RV park culture was in full flower at Algonac. The rigs were decorated with colored lights, and some people had hung carved-wood signs with their names and home towns on their propane tanks. The style is to put a large square of indoor-outdoor carpeting next to the entrance of your rig, and also to put a pink sweater on your small dog. The whole scene had a bizarre cast. The campground was wedged between a busy highway on one side and a shooting range on the other, so starting at 9am there was the constant sound of gunfire and traffic. Yet the place was full. People had driven up from Detroit to spend the weekend here. Why?

Marine City has two small ferryboats that go across the St. Clair River, which is maybe 500 yards wide. Only one Homeland Security officer was on duty there to protect us from terrorists, but he was extra-nasty and didn’t allow me to take any pictures. So while we waited, we walked down the street. It was Saturday morning, October 4th, and we saw the leavings of the Marine City Pirates’ high school homecoming game, which had happened last night; I didn’t learn the score. On the rail trail we had ridden past students dismantling one of the parade floats, a pirate ship which sails made out of bags of potato chips.

The ferry ride was quick and the Canadian policeman let us right in, although she did insist on seeing our passports. We drove a few miles into Canada before unloading the bikes. We started off around 2pm with 50 miles to our destination, Rondeau Provincial Park on the north shore of Lake Erie. Most of the ride was south through more agricultural fields, but there were subtle signs that we were in a different country. The roads signs were in French and English, of course. More intriguing were the political posters for Ontario’s elections, which are also coming up. The Conservative Party’s signs up here are blue, and the Liberal Party’s signs are red.

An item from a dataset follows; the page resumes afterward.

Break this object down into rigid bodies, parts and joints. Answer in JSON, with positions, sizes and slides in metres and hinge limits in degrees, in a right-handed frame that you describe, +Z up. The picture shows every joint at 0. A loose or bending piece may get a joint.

We rode into the town of Dresden, where we ate potato soup and grilled cheese sandwiches at another diner where the locals acted like they had never seen men wearing black tights. Then we rode just out of town to the site of “Uncle Tom’s Cabin,” which is what the government calls the residence of Josiah Henson (1789-1883). Henson was born a slave in Maryland. After escaping to Ontario with his family, he became an abolitionist leader and bought a 200-acre farm here in 1841. He ran a vocational school for slaves who escaped on the Underground Railroad, and his memoir, published in 1849, inspired Harriet Beecher Stowe to write Uncle Tom’s Cabin. Henson later presided over a black community named Dawn, and he continued to organize after slavery had been abolished in the U.S. His home site now has a large interpretive center that details the experiences of the African diaspora in Canada. It would take several hours to see it. We didn’t have the time, so for the thousandth time, we vowed to come back.

Most of the ride happened on a flat, straight provincial highway called Kent Bridge Line (roads are called “lines” up here). It was harvest time, and we rode past threshers cutting wheat and field workers picking plum tomatoes. At one hamlet we saw an intriguing sign about the personal habits of Wendy; I don’t know the details, but feel free to call the phone number if you’re curious. We pulled into Rondeau Park around 6pm and set up camp. Tomorrow would be another short day. We should have time to look around the park before we start heading east along the Canadian shore of Lake Erie.